20 Eylül 2009 Pazar

bayram yalnızlıkları mı, hadi canım?


barksız
bir bayram sabahı siberuzayda olamanın yalnızlığının ötesi nedir? sanırım bir bayram günü tek başına bir otel odasından çıkmamak...

aile ile ev,aslında ne akraba kavramlar. sonuçta bu kavramlar aidiyet ölçer. aile evi, çocuk yada baba olarak. ama,annesi olmayan bir aile evi olmaz, anne yoksa aslında aile yoktur. karmaşık mı gözüküyor, asla kaotik değil oldukça yalın.
ev ile sorunlu olan insan hep sokağa daha bir yatkındır. tabi sokak mitolojik bir öge değil, sokak tercih edilmez, kalınır genelde.
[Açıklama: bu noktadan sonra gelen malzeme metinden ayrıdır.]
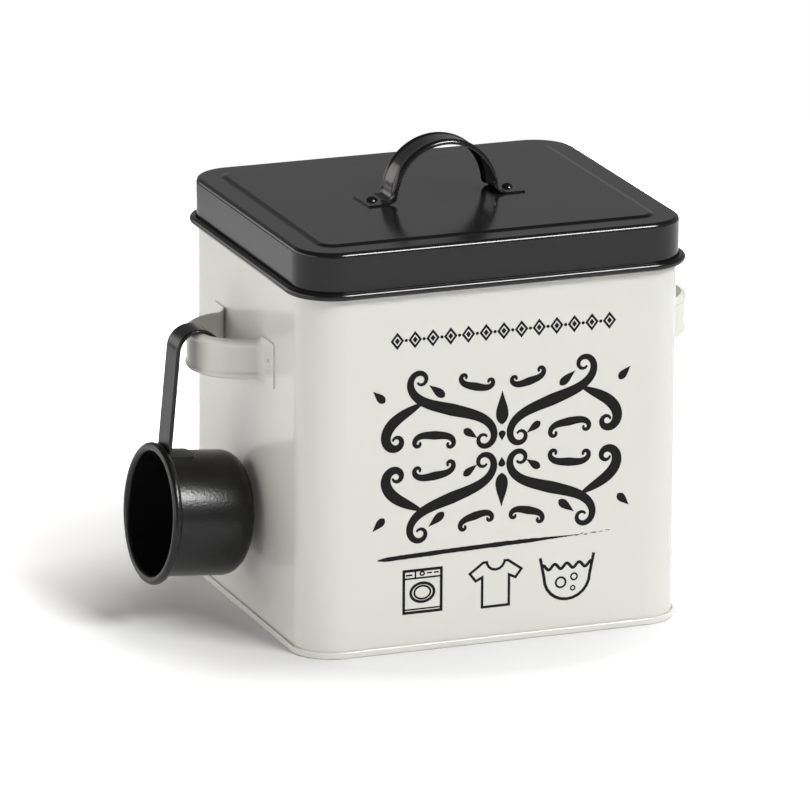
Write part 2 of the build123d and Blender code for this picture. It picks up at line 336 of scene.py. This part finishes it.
rule_strokes = []
rule_steps = 60
bristles = ((0.0, 0.0, 0.82, 2.1), (0.65, 0.01, 0.75, 1.0), (-0.6, 0.005, 0.87, 0.9))
for offset, start, end, width in bristles:
    stroke = []
    for step in range(rule_steps + 1):
        x, level = rule_point(start + (end - start) * step / rule_steps)
        taper = min(1.0, (step + 1) / 4, (rule_steps - step) / 16)
        rough = random.uniform(0.8, 1.15)
        stroke.append((x, level + offset * taper, 0.15 + width * taper * rough))
    rule_strokes.append(stroke)
dabs = 16
fading_from = 0.66
for dab in range(dabs):
    along = fading_from + (1 - fading_from) * dab / dabs + random.uniform(0, 0.012)
    x, level = rule_point(along)
    level += random.uniform(-0.5, 0.5)
    length = random.uniform(1.0, 3.2)
    width = random.uniform(0.4, 1.1) * (1.25 - along)
    ends = (x, level, 0.15), (x + length, level, 0.1)
    rule_strokes.append([ends[0], (x + length / 2, level, 0.2 + width), ends[1]])
lay_print("brushed_rule", inked(rule_strokes))

# A washing machine: case, panel, plinth, drawer, two marks, dial and door
washer = bmesh.new()
case_line = 1.45
outline(washer, block(-49.6, 18.9, -28.6, 41.7), case_line)
for bar in (
    (-48.8, 36.5, -29.4, 37.4),
    (-48.8, 20.8, -29.4, 21.6),
    (-43.3, 37.4, -42.4, 40.7),
    (-47.8, 38.3, -44.4, 39.2),
    (-36.8, 38.7, -34.2, 39.5),
    (-33.2, 38.7, -30.7, 39.5),
):
    patch(washer, block(*bar))
outline(washer, ellipse(-39.3, 39.1, 1.5, 1.3, count=20), 0.8)
door = (-39.2, 29.5)
outline(washer, ellipse(*door, 6.8, 5.5), case_line)
outline(washer, ellipse(*door, 4.7, 3.8), 1.0)
washer.normal_update()
lay_print("washer_pictogram", washer)

# A shirt, the same on both sides of its middle, from its collar to its hem
shirt_x = -0.9
shirt_line = 1.35
collar_radius = 4.1
collar_level = 41.8
collar_steps = 8
collar = []
for step in range(1, collar_steps):
    angle = math.pi * step / collar_steps
    across = -collar_radius * math.cos(angle)
    collar.append((across, collar_level - collar_radius * math.sin(angle)))
right_side = [
    (collar_radius, collar_level),
    (6.7, collar_level),
    (14.5, 36.2),
    (10.6, 31.2),
    (7.7, 32.6),
    (7.7, 17.7),
]
left_side = [(-x, y) for x, y in reversed(right_side)]
shirt = bmesh.new()
round_shirt = collar + right_side + left_side
outline(shirt, [(x + shirt_x, y) for x, y in reversed(round_shirt)], shirt_line)
shirt.normal_update()
lay_print("shirt_pictogram", shirt)

# A round basin with water and three bubbles
basin_x = 36.6
basin_line = 1.6
bowl_level = 29.7
bowl_reach = 12.0
bowl_depth = 11.8
bowl_steps = 12
bowl = []
for step in range(bowl_steps + 1):
    angle = math.pi + math.pi * step / bowl_steps
    x = basin_x + bowl_reach * math.cos(angle)
    bowl.append((x, bowl_level + bowl_depth * math.sin(angle), basin_line))
rim_reach = 14.1
rim_level = 40.2
rim_left = (basin_x - rim_reach, rim_level, basin_line)
rim_right = (basin_x + rim_reach, rim_level, basin_line)
water_reach = 12.8
water_level = 35.0
wave_height = 1.3
wave_count = 4
wave_steps = 48
water = []
for step in range(wave_steps + 1):
    along = step / wave_steps
    height = water_level + wave_height * math.cos(2 * math.pi * wave_count * along)
    water.append((basin_x - water_reach + 2 * water_reach * along, height, basin_line))
bubbles = bmesh.new()
for shift, level, radius, ring_line, count in (
    (-3.2, 26.7, 3.1, 1.05, 28),
    (3.8, 29.0, 2.1, 0.9, 24),
    (3.2, 23.2, 1.5, 0.75, 20),
):
    outline(bubbles, ellipse(basin_x + shift, level, radius, radius, count), ring_line)
bubbles.normal_update()


def joined(flats):
    """Several flat drawings as one."""
    whole = bmesh.new()
    for flat in flats:
        part = bpy.data.meshes.new("part")
        flat.to_mesh(part)
        flat.free()
        whole.from_mesh(part)
        bpy.data.meshes.remove(part)
    whole.normal_update()
    return whole


basin_strokes = [[rim_left] + bowl + [rim_right], water]
lay_print("basin_pictogram", joined([inked(basin_strokes), bubbles]))

# Lid: pressed from one sheet, with a raised panel, an upright skirt and a bead curled outwards.
# It is coated inside and out with black enamel, and its strap handle, riveted on before coating,
# is coated with it.
lid_enamel = enamel(
    "lid_enamel",
    colour=(0.009, 0.0088, 0.0088),
    roughness=0.16,
    ripple=(0.05, 5e-5),
    peel=(0.0016, 1.0e-6),
    reflection=0.36,
)
coat(["lid_shell", "lid_handle", "lid_handle_rivets"], lid_enamel)

# Scoop: a drawn cup with its mouth curled outwards, spot-welded to a channel strap whose hook hangs
# on the left loop. It is coated with the same black enamel, laid on thicker, so that it flows into
# an orange-peel surface.
scoop_enamel = enamel(
    "scoop_enamel",
    colour=(0.008, 0.0076, 0.0077),
    roughness=0.28,
    ripple=(0.02, 2e-5),
    peel=(0.0014, 9e-5),
    reflection=0.35,
)
coat(["scoop_cup", "scoop_handle"], scoop_enamel)

# Studio: a white table under an even white surround. A large softbox in front and above lights the
# object, and a stronger twin in the same place gives only its reflections. A second softbox hangs
# above to the right, and a long low panel with a warm tint stands behind to the left.


def softbox(name, place, aim, width, height, watts, tint=(1, 1, 1)):
    """A rectangular lamp that faces a point."""
    lamp = bpy.data.lights.new(name, "AREA")
    lamp.shape = "RECTANGLE"
    lamp.size = width
    lamp.size_y = height
    lamp.energy = watts
    lamp.color = tint
    holder = bpy.data.objects.new(name, lamp)
    holder.location = place
    holder.rotation_euler = (Vector(aim) - Vector(place)).to_track_quat("-Z", "Y").to_euler()
    bpy.context.scene.collection.objects.link(holder)
    return holder


tin_foot = (0, 0, 0)
tin_middle = (0, 0, 0.1)
front_place = (1.42, -2.63, 2.73)
front_lamp = softbox("front_softbox", front_place, tin_middle, width=1.6, height=1.1, watts=110)
front_lamp.visible_glossy = False
glint_place = (1.38, -2.56, 2.66)
glint_lamp = softbox("glint_softbox", glint_place, tin_middle, width=1.56, height=1.07, watts=230)
glint_lamp.visible_diffuse = False
top_place = (0.9, 0.3, 2.3)
top_lamp = softbox("top_softbox", top_place, tin_foot, width=1.2, height=1.2, watts=28)
top_lamp.visible_glossy = False
left_place = (-1.9, 0.6, 0.55)
left_aim = (0, 0, 0.2)
warm = (1, 0.97, 0.955)
softbox("left_panel", left_place, left_aim, width=4.4, height=0.9, watts=27, tint=warm)

scene = bpy.context.scene
scene.view_settings.view_transform = "Standard"
world = bpy.data.worlds.new("surround")
world.use_nodes = True
world.node_tree.nodes.clear()
surround = Wire(world.node_tree)
seen = surround.node("ShaderNodeLightPath", output="Is Camera Ray")
mirrored = surround.node("ShaderNodeLightPath", output="Is Glossy Ray")

# Enamel mirrors a surround that is dimmer overhead, which keeps the lid's edges dark and crisp
direction = surround.node("ShaderNodeTexCoord", output="Generated")
rise = surround.node("ShaderNodeSeparateXYZ", values={0: direction}, output="Z")
dimming = surround.node(
    "ShaderNodeMapRange",
    values={"Value": rise, "From Min": 0.3, "From Max": 0.65, "To Min": 1.0, "To Max": 0.1},
)
surround_light = 0.17
mirrored_light = 0.3
surround_strength = (
    seen * (1 - surround_light)
    + (1 - mirrored) * surround_light
    + mirrored * dimming * mirrored_light
)
sky = surround.node(
    "ShaderNodeBackground", values={"Color": (1, 1, 1, 1), "Strength": surround_strength}
)
surround.node("ShaderNodeOutputWorld", values={"Surface": sky})
scene.world = world

table_half = 3.0
table_back = 0.8
table_mesh = bmesh.new()
bmesh.ops.create_grid(table_mesh, x_segments=1, y_segments=1, size=table_half)
bmesh.ops.translate(table_mesh, vec=(0, table_back - table_half, 0), verts=table_mesh.verts)
table_data = bpy.data.meshes.new("table")
table_mesh.to_mesh(table_data)
table_mesh.free()
table = bpy.data.objects.new("table", table_data)
scene.collection.objects.link(table)
table_paper = bpy.data.materials.new("table_paper")
table_paper.use_nodes = True
table_paper.node_tree.nodes.clear()
paper = Wire(table_paper.node_tree)
paper_seen = paper.node("ShaderNodeLightPath", output="Is Camera Ray")
paper_mirrored = paper.node("ShaderNodeLightPath", output="Is Glossy Ray")
paper_white = 0.9
paper_glow = 0.15

# The camera sees the table's colour painted darker close to the tin, a painted shade that deepens
# its shadow there, and whitened outwards, which paints the shadows out so that it ends in plain
# white
paper_place = paper.node("ShaderNodeTexCoord", output="Object")
from_middle = paper.node(
    "ShaderNodeVectorMath", {"operation": "LENGTH"}, {0: paper_place}, output="Value"
)
painted_shade_and_whitening = paper.node(
    "ShaderNodeMapRange",
    values={
        "Value": from_middle,
        "From Min": 0.13,
        "From Max": 0.32,
        "To Min": -0.06,
        "To Max": 1.2,
    },
)
# Camera rays see the paper with that painted shade near the tin and the painted whitening farther
# out
matt = paper.node("ShaderNodeBsdfDiffuse", values={"Color": paper_seen * painted_shade_and_whitening + paper_white})
glow = paper.node(
    "ShaderNodeEmission",
    values={"Color": (1, 1, 1, 1), "Strength": paper_mirrored * paper_glow},
)
both = paper.node("ShaderNodeAddShader", values={0: matt, 1: glow})
paper.node("ShaderNodeOutputMaterial", values={"Surface": both})
table_data.materials.append(table_paper)

# Camera: a long lens from the front left, a little above the lid.
camera_place = Vector((-1.46614, -3.76032, 1.28055))
camera_azimuth = math.radians(-21.094)
camera_elevation = math.radians(16.348)
camera_roll = math.radians(0.327)
camera_data = bpy.data.cameras.new("camera")
camera_data.sensor_width = 36.0
camera_data.lens = 377.78
camera_data.clip_end = 50.0
camera = bpy.data.objects.new("camera", camera_data)
level = Vector((math.cos(camera_azimuth), math.sin(camera_azimuth), 0))
backward = Vector(
    (
        math.sin(camera_azimuth) * math.cos(camera_elevation),
        -math.cos(camera_azimuth) * math.cos(camera_elevation),
        math.sin(camera_elevation),
    )
)
upward = backward.cross(level)
right_axis = math.cos(camera_roll) * level + math.sin(camera_roll) * upward
up_axis = math.cos(camera_roll) * upward - math.sin(camera_roll) * level
turned = Matrix((right_axis, up_axis, backward)).transposed().to_4x4()
camera.matrix_world = Matrix.Translation(camera_place) @ turned
scene.collection.objects.link(camera)
scene.camera = camera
evsiz yada barksız bir herif, halk diliyle serseri olmaktan utanmalıyım? insan sadece kendinin sahibi olabilmelidir, bağımsızlık güzel olduğu kadar dikenli bir duygudur aslında. kendini keser, kendini siker, sağlaması yalnızlıktır oysa.

yertsiz-yurtsuzluk
deleuze sevmem demiştim, ama o severdi bilirim. yertsiz-yurtsuzluk sembol, idealize bir kavram yapıldı post-yapısalcılarca -dedim. onlar yorum deleuze'ü bağlamaz, o şu yapılmalıdır-doğrudur diye bir çıkarımda bulunmaz-dedi Gösde. konuşmayı dinleyen Murat'ta hem bana hem d eona hak verdi.
gösteri peygamberi romanı dedim, göçebeliğin muhalif bir folklorik öge halinde sunumu mudur?
Gösde, dedi bunların hepsi yorum post-yapısalcılıkla deleuze'ün alakası olamaz... duurrr!!
stop!
bir bayram günü kuramsal konulara giren bir adamdan yalnız kimse olamaz sevgili bizans...

herşey olması gerektiği gibi oluyor, yapçak bi şey yok.
sevinçliyim, nice bayramlar hepinize.